Even if it were possible to get permission from Mr. Cooper for the use of his image, which I really like, I don’t want to keep using something so thoroughly identified with another creative project. I need a new header! So I thought I’d put out a call: anyone have — or feel like making — something that might work? I thought about trying to run a contest for this, but I’m not sure anyone would actually enter, which would be embarrassing. Let’s face it, The Morning Porch ain’t exactly the big time, even if I do have a whopping 2,269 followers on Twitter.

But if I do choose your art or photo for the header, you’ll get a permanent credit and link at MP, a feature post here… and $50.00, which is all I can afford. The dimensions of the current image are 940px x 198px, but I could go a little thicker or thinner on that. Whatever art or photo I use, it has to look good at a fairly low resolution. The current image is 63KB, which is actually a bit too large. Under 50KB would be best.

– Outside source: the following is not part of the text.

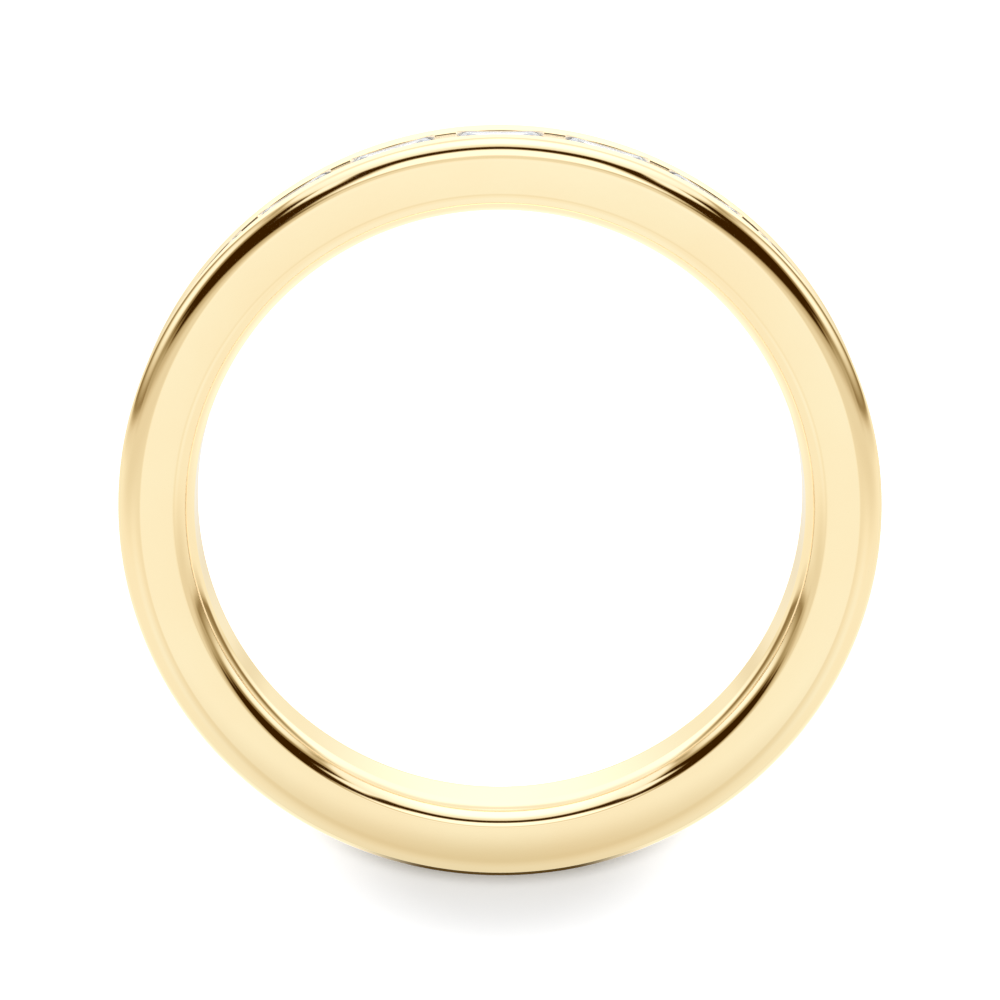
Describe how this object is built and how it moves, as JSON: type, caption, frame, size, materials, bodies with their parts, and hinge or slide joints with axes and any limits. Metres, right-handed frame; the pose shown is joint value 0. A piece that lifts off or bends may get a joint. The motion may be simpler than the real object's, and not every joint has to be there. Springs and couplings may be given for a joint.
{
  "type": "channel set ring band",
  "caption": "Finger ring: a gold band with rounded edges, whose front half holds rectangular step-cut stones end to end in a channel between two rails.",
  "frame": {"origin": "on the ring's axis, in the plane of the side face that it lies on", "axes": "+Z along the ring's axis, up from the face it lies on; the middle stone faces -Y"},
  "size_m": [0.0206, 0.0206, 0.0026],
  "materials": {
    "gold": "yellow gold, polished",
    "diamond": "clear, polished facets"
  },
  "bodies": {
    "root": {"band": "gold", "baguette_01": "diamond", "baguette_02": "diamond", "baguette_03": "diamond", "baguette_04": "diamond", "baguette_05": "diamond", "baguette_06": "diamond", "baguette_07": "diamond", "baguette_08": "diamond", "baguette_09": "diamond", "baguette_10": "diamond", "baguette_11": "diamond"}
  },
  "joints": []
}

Send jpegs or queries to me at my usual email, bontasaurus [at] yahoo [dot] com.

UPDATE (1/14)

I have swapped in a section of a favorite painting by Clive Hicks-Jenkins, Paper Garden (see comments). This is a very satisfying fit because it includes, as Clive puts it, “everything there you might need for a morning break on the porch. A good view with a distant hill and an open sky, the reassurance of friendly neighbours (as that’s Ty Isaf, you can be sure that your ‘Morning Porch’ neighbours are really great to have around) a blackbird’s song for company and a cup of coffee to refresh.”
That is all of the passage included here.